I cant wait for the next installment.

One word of CAUTION. the US edition was edited short by 130pp and the character glossary was cut out. Pick up the British edition from Amazon.co.uk. It has 881pp to the US's 759.

Rating: 1 stars
Summary: How to Spend 800 Pages Killing Momentum
Review: What a disappointment "Pandora's Star" was. Peter Hamilton's "Reality Dysfunction" series was an imaginative, fast-paced and well-written space opera that, though definitely overwritten (it could have been half the length), was fun throughout. "Fallen Dragon" was mindless but at least quickly paced.

However, "Pandora's Star" seems to bring out all of Hamilton's weaknesses at once. To begin with, it is grossly overlong. It could have been half the length without anyone feeling a loss. Indeed, reducing it in size could only have helped it, because it would have meant eliminating a number of one-dimensional characters who simply take up space in the novel.
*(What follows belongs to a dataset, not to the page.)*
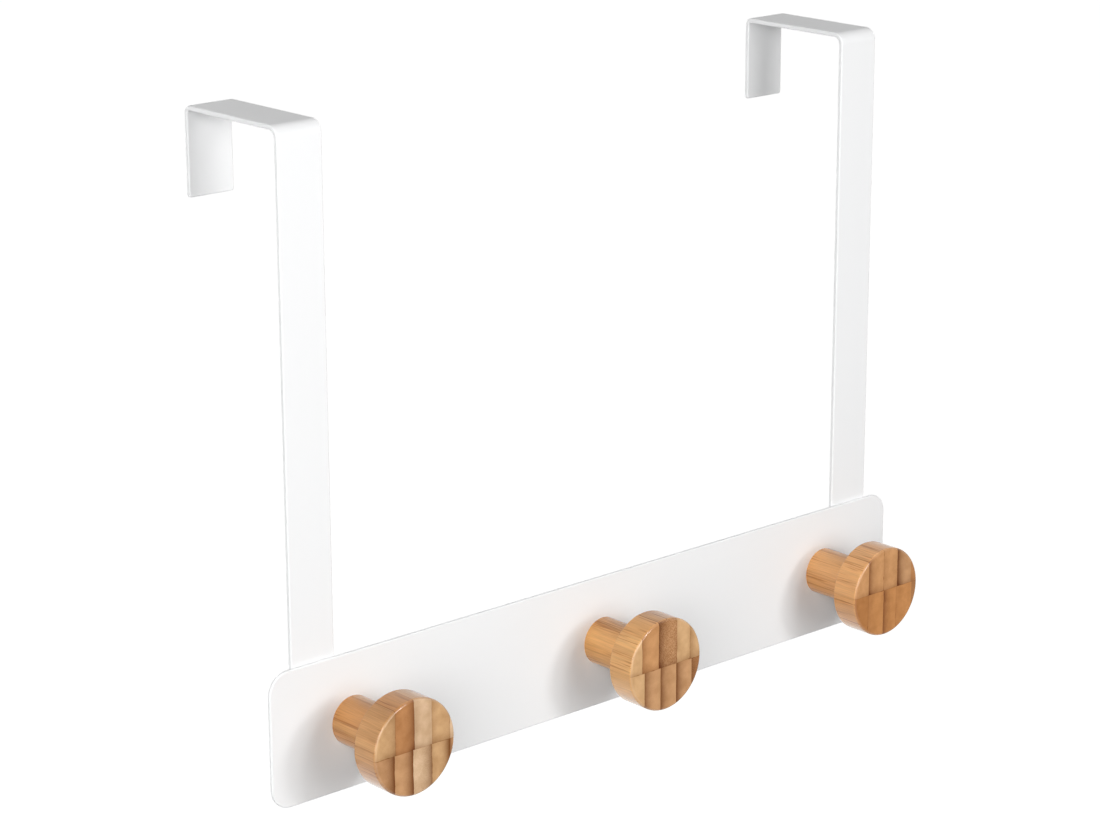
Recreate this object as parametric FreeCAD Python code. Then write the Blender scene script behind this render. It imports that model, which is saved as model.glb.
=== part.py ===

"Pandora's Star" is "The Mote in God's Eye" meets the Borg, with a few notions, like a "train between the stars" thrown in for good measure. This last concept, a quick and easy and instantaneous form of faster than light travel, introduces the most interesting science fictional questions in the novel, but is basically little more than a plot device. Questions about the difficulties of avoiding the spreading of disease and alien species across the galaxy are studiously avoided.

Instead, what the novel concentrates on is a Big Dumb Object, which soon becomes a Malicious Alien Race, and the machinations of dozens of one-dimensional characters running around trying to deal with the problems posed by said Object and Race.

But the biggest problem is that whenever the plot gets the slightest, tiniest bit interesting, Hamilton kills it dead with laser precision by starting the next chapter with a deadly dull chapter involving one third-rank character or another. The novel has all the momentum of a four hundred pound man running uphill. It makes the novel's length virtually deadly. For many people, it will just not be worth slogging through all the garbage to find out what happens in the end.

Pass this one by and pick up the latest Alistair Reynolds novel instead.